Goal – Check every line below for the string "Write", and copy the lines that contain it.

3D code data –
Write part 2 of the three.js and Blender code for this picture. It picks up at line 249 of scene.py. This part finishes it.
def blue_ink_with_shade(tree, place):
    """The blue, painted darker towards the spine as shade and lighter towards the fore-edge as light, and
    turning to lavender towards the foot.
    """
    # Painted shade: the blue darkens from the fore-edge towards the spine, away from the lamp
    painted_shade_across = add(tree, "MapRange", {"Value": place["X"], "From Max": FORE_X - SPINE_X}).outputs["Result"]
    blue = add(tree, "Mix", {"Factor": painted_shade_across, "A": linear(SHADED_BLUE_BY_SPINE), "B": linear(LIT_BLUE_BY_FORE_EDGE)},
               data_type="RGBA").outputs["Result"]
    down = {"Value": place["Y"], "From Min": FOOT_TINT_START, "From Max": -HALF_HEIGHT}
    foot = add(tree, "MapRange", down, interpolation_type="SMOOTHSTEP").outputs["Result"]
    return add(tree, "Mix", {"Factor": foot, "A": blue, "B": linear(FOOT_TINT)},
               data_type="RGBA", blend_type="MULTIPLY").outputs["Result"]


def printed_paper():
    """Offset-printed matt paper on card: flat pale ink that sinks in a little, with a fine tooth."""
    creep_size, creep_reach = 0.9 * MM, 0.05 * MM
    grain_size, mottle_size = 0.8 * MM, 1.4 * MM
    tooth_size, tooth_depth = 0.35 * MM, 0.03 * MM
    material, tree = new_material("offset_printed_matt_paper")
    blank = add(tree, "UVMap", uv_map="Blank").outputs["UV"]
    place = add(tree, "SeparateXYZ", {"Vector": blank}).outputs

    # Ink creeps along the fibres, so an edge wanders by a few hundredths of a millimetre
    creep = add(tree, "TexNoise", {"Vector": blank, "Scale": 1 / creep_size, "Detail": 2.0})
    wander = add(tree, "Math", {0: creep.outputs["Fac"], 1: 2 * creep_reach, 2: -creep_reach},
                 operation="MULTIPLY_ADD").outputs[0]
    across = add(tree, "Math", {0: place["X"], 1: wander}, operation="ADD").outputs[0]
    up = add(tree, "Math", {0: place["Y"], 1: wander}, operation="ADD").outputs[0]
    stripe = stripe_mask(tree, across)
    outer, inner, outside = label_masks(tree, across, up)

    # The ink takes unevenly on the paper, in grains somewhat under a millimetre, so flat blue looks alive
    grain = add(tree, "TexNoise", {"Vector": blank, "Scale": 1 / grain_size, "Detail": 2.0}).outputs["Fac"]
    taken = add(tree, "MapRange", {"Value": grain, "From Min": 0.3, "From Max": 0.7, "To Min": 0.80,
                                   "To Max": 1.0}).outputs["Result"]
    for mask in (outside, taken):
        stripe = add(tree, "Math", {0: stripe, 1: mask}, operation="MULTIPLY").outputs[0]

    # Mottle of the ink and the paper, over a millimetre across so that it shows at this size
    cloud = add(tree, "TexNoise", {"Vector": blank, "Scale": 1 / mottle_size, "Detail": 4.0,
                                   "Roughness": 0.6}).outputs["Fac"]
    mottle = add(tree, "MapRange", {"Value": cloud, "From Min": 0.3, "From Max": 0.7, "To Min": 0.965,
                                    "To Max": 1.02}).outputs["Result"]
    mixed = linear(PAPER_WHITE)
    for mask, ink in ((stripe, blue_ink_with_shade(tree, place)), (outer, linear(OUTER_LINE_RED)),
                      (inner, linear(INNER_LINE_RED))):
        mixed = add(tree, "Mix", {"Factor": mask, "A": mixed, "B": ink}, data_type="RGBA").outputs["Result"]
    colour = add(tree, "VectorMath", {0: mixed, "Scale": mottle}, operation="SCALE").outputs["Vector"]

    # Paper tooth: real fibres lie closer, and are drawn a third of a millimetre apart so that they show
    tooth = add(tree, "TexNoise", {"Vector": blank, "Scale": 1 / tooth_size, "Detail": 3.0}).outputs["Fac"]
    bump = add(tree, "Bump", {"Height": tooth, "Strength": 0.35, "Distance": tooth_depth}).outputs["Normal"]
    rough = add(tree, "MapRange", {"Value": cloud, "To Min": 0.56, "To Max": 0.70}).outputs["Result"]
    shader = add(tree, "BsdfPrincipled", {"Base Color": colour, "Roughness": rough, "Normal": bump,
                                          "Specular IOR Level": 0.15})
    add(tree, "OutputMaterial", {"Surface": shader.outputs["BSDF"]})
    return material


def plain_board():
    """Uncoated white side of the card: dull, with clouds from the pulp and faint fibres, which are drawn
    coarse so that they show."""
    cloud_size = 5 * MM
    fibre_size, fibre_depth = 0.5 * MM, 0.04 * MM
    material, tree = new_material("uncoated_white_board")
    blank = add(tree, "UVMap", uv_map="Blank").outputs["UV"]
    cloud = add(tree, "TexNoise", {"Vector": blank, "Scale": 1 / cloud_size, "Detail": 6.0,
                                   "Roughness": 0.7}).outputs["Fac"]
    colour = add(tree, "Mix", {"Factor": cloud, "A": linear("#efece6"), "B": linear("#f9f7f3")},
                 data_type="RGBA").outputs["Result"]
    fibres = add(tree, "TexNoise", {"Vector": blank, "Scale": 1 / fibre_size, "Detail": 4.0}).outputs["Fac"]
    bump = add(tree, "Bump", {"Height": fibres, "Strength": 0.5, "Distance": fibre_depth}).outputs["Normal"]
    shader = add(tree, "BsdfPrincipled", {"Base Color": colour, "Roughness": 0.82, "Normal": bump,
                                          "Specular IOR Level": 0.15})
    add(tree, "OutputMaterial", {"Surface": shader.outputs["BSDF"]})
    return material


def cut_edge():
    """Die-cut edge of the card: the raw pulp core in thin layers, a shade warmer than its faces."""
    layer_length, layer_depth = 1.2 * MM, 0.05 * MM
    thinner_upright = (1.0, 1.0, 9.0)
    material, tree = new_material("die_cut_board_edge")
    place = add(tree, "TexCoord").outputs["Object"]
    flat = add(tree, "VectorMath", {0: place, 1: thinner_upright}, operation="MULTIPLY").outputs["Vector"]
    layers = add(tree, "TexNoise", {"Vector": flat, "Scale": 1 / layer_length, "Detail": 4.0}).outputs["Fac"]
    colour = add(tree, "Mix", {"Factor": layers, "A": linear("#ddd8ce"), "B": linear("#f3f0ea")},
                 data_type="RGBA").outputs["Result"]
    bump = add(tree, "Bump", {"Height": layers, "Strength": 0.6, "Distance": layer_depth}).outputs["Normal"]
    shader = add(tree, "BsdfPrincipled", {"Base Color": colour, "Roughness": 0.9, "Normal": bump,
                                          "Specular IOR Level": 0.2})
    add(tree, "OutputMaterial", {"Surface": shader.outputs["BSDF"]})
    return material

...

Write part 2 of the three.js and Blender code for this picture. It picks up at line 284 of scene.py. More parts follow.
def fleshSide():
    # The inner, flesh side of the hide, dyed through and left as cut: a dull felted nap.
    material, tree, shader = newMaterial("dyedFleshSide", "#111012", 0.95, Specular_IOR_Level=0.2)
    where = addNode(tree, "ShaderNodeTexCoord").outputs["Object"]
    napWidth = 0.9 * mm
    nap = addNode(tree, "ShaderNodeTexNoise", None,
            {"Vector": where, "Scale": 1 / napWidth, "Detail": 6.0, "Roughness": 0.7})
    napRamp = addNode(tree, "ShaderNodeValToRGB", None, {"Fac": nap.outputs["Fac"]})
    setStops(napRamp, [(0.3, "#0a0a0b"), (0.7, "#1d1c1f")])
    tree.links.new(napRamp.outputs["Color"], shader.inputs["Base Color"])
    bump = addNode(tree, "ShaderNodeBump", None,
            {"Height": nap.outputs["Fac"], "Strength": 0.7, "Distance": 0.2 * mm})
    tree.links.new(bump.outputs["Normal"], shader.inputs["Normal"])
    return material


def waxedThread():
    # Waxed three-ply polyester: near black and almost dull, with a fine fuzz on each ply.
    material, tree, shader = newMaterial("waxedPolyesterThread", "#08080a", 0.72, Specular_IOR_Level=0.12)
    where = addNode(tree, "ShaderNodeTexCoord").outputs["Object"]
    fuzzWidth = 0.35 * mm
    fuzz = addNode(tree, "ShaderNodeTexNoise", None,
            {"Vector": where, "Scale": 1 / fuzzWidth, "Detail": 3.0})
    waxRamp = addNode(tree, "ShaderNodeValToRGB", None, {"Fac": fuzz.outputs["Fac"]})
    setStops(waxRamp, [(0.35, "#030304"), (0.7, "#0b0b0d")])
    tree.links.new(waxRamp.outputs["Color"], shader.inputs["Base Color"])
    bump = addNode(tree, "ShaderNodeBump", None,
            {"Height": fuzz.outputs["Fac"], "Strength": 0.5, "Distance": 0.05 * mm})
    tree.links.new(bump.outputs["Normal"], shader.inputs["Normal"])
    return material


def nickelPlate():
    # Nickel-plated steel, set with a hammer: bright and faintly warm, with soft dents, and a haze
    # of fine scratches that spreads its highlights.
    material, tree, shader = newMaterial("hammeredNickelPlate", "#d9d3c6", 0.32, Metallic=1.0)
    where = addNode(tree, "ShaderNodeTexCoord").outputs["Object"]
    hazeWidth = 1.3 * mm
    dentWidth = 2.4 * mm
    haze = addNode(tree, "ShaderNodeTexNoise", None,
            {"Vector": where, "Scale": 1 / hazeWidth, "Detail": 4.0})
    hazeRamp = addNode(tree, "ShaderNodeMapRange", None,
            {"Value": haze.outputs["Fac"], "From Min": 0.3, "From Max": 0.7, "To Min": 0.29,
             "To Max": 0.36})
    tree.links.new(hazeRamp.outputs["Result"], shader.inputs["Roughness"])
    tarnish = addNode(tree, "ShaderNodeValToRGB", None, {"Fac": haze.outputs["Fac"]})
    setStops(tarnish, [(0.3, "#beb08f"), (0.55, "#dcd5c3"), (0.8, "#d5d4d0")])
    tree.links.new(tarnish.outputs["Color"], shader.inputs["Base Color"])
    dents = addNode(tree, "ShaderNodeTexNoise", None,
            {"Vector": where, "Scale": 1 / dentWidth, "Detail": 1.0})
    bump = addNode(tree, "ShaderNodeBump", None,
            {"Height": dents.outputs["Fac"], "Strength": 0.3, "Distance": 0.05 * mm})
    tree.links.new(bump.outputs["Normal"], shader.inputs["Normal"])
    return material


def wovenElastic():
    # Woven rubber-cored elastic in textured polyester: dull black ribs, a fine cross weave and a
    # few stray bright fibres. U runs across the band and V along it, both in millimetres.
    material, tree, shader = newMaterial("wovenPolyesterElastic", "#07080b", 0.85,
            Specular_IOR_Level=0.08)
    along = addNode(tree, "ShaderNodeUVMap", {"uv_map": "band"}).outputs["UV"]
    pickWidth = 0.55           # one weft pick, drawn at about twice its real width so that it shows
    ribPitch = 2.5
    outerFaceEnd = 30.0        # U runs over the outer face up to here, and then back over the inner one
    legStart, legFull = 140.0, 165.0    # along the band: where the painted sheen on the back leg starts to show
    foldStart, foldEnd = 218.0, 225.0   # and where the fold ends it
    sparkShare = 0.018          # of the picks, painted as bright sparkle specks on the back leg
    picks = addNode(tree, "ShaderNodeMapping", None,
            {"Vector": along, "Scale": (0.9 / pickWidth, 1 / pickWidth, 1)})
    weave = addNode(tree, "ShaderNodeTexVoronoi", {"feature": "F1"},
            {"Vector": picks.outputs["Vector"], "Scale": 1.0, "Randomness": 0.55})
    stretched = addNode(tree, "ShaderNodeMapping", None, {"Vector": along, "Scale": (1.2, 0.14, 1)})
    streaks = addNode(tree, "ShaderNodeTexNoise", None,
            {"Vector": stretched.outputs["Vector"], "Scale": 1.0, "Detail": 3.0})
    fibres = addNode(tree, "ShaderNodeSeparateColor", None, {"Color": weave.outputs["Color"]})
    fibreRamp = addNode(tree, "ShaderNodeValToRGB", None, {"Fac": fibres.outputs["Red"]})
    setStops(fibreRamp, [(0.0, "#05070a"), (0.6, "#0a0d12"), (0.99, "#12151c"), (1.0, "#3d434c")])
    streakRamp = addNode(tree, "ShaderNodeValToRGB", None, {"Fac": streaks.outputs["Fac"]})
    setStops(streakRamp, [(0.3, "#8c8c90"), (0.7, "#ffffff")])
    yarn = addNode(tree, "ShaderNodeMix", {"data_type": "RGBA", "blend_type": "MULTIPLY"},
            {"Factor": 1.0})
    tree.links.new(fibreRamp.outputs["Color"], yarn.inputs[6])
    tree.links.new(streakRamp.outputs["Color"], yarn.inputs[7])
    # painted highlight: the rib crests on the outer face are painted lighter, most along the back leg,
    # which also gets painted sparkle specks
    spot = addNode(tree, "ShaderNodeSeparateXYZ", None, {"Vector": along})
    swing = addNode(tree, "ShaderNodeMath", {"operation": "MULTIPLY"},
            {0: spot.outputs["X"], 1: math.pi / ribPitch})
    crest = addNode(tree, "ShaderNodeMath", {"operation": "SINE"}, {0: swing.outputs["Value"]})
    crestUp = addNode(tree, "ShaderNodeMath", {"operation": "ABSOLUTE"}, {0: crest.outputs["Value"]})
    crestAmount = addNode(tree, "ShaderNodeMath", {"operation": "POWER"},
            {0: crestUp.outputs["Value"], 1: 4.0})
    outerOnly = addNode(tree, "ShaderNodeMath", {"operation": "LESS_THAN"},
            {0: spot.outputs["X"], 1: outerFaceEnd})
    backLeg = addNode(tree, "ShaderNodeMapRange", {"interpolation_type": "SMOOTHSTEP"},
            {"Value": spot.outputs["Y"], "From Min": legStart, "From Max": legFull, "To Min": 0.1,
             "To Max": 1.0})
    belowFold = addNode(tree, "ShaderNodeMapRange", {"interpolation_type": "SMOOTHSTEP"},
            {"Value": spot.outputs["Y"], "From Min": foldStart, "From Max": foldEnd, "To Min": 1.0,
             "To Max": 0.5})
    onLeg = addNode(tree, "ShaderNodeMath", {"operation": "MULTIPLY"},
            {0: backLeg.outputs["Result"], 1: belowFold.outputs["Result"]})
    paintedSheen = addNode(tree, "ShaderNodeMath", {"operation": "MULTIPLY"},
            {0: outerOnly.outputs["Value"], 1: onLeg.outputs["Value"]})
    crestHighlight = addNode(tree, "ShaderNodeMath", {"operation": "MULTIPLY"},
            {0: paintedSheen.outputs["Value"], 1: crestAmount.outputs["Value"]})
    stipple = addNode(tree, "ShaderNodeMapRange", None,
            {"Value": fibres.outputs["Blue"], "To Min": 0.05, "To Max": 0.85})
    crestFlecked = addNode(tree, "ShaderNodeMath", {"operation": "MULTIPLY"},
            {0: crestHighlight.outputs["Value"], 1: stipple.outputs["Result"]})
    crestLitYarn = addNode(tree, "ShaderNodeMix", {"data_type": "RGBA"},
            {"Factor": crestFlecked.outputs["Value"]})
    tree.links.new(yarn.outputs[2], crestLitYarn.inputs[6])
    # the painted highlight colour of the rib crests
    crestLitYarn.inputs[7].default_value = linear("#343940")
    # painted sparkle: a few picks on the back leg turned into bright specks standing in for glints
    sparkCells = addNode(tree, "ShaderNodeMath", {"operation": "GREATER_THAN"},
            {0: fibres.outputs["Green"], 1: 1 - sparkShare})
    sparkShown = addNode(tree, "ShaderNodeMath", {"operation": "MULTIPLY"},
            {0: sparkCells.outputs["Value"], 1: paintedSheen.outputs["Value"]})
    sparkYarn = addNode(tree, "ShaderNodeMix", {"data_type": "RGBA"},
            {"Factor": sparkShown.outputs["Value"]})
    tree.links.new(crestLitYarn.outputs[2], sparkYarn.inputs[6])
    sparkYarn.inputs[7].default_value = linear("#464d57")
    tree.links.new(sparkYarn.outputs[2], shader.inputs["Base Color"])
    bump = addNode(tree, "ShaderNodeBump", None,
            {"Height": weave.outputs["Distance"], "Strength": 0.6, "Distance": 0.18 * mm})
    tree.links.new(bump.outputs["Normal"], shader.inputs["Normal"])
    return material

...

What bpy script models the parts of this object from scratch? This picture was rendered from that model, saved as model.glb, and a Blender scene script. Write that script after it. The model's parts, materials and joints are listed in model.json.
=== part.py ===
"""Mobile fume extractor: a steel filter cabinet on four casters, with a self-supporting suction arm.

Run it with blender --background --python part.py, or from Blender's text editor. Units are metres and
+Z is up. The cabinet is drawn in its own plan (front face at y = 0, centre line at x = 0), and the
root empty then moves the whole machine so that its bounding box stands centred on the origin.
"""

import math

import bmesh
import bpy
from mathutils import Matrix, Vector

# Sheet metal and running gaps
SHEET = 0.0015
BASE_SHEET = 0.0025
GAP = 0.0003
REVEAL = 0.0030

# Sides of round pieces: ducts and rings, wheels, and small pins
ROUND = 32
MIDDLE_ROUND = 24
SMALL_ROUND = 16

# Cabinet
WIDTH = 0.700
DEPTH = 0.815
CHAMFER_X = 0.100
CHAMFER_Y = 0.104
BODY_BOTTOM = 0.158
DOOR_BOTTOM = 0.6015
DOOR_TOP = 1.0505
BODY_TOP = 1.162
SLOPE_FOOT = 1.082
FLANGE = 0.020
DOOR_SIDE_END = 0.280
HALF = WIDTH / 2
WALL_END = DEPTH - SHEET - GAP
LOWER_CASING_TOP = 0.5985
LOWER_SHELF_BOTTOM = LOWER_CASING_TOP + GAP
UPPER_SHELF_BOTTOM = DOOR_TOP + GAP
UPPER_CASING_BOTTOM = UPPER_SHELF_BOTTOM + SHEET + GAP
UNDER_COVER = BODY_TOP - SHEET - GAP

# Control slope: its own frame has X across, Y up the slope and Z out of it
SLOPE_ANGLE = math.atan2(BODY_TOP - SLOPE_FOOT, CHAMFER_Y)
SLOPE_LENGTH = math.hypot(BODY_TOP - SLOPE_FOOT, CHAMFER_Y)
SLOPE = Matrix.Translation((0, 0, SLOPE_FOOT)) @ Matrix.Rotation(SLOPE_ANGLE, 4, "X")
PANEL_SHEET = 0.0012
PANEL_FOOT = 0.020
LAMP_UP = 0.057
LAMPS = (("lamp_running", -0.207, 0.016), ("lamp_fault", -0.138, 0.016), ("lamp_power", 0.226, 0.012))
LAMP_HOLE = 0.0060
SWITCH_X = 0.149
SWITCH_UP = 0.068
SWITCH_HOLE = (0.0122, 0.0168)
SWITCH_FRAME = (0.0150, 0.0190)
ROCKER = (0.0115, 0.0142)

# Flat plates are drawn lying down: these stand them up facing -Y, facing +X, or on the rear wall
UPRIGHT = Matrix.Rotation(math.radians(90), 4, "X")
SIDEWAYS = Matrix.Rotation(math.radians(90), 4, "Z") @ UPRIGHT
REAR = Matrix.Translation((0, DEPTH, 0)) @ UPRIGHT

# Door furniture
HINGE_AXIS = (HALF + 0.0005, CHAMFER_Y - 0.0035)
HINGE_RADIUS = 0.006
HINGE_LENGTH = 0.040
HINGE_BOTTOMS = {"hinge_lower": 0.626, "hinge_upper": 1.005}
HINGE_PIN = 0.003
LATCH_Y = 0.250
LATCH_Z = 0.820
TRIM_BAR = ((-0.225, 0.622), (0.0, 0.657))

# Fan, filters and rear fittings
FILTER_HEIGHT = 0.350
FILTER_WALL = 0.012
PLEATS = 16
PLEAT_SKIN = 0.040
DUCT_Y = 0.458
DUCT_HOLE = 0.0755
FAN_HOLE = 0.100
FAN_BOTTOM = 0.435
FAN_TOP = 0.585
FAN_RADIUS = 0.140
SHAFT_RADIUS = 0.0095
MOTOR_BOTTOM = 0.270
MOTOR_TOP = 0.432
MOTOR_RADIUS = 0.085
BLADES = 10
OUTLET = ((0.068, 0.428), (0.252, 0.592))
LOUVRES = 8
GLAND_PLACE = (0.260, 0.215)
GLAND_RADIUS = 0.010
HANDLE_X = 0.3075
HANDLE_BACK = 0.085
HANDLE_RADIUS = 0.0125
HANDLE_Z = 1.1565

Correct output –
Write part 2 of the three.js and Blender code for this picture. It picks up at line 249 of scene.py. This part finishes it.
Write part 2 of the three.js and Blender code for this picture. It picks up at line 284 of scene.py. More parts follow.
What bpy script models the parts of this object from scratch? This picture was rendered from that model, saved as model.glb, and a Blender scene script. Write that script after it. The model's parts, materials and joints are listed in model.json.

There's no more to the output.